§ What to work on
A precise retyping is required of every line from the one containing "cover_screws();" down to the one containing "before = set(bpy.data.objects)", both included, and of no other line.

§ Data section

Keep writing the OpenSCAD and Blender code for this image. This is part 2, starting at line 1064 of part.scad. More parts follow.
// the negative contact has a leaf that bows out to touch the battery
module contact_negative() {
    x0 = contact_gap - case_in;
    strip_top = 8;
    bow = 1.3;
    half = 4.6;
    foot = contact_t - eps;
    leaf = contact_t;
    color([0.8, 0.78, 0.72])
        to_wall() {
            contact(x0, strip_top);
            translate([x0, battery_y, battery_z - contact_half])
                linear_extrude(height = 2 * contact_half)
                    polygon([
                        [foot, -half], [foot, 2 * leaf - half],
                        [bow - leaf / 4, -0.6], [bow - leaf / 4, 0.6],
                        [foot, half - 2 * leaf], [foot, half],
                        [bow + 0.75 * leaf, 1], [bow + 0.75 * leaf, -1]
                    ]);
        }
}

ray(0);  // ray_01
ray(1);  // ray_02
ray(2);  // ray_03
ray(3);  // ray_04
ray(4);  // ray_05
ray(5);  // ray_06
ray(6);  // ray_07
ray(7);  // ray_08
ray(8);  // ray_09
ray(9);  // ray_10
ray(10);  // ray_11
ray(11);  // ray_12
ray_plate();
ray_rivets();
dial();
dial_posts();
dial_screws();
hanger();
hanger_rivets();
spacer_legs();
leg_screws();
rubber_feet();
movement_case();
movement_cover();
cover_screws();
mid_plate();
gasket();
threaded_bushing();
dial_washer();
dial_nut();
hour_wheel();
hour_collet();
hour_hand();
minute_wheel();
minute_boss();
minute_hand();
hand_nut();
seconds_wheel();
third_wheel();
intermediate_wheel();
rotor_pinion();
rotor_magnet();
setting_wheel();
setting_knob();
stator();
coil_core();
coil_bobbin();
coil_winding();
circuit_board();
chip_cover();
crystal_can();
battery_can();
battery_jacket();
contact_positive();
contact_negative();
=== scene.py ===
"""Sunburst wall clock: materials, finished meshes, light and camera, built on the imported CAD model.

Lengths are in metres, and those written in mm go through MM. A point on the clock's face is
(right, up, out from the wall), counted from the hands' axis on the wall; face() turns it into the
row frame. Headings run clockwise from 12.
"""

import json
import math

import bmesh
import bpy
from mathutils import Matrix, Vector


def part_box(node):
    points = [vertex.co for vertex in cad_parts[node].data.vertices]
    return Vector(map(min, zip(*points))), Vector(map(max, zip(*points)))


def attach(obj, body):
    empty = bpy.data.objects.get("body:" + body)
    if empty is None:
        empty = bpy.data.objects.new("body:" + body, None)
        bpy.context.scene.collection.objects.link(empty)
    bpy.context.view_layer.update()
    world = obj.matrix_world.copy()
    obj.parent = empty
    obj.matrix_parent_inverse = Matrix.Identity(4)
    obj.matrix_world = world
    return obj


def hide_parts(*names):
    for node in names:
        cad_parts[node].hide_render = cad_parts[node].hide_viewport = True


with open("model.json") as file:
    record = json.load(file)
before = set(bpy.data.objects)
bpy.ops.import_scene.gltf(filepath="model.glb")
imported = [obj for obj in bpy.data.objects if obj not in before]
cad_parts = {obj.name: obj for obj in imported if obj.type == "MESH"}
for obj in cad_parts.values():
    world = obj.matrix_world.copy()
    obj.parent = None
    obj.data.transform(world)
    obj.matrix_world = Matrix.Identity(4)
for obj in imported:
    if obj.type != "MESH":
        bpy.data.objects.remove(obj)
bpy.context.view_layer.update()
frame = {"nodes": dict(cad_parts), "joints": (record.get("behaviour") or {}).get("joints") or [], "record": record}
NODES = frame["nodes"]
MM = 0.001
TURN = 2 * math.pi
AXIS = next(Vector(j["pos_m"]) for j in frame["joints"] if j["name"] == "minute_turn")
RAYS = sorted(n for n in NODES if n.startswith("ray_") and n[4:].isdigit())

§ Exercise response
cover_screws();
mid_plate();
gasket();
threaded_bushing();
dial_washer();
dial_nut();
hour_wheel();
hour_collet();
hour_hand();
minute_wheel();
minute_boss();
minute_hand();
hand_nut();
seconds_wheel();
third_wheel();
intermediate_wheel();
rotor_pinion();
rotor_magnet();
setting_wheel();
setting_knob();
stator();
coil_core();
coil_bobbin();
coil_winding();
circuit_board();
chip_cover();
crystal_can();
battery_can();
battery_jacket();
contact_positive();
contact_negative();
=== scene.py ===
"""Sunburst wall clock: materials, finished meshes, light and camera, built on the imported CAD model.

Lengths are in metres, and those written in mm go through MM. A point on the clock's face is
(right, up, out from the wall), counted from the hands' axis on the wall; face() turns it into the
row frame. Headings run clockwise from 12.
"""

import json
import math

import bmesh
import bpy
from mathutils import Matrix, Vector


def part_box(node):
    points = [vertex.co for vertex in cad_parts[node].data.vertices]
    return Vector(map(min, zip(*points))), Vector(map(max, zip(*points)))


def attach(obj, body):
    empty = bpy.data.objects.get("body:" + body)
    if empty is None:
        empty = bpy.data.objects.new("body:" + body, None)
        bpy.context.scene.collection.objects.link(empty)
    bpy.context.view_layer.update()
    world = obj.matrix_world.copy()
    obj.parent = empty
    obj.matrix_parent_inverse = Matrix.Identity(4)
    obj.matrix_world = world
    return obj


def hide_parts(*names):
    for node in names:
        cad_parts[node].hide_render = cad_parts[node].hide_viewport = True


with open("model.json") as file:
    record = json.load(file)
before = set(bpy.data.objects)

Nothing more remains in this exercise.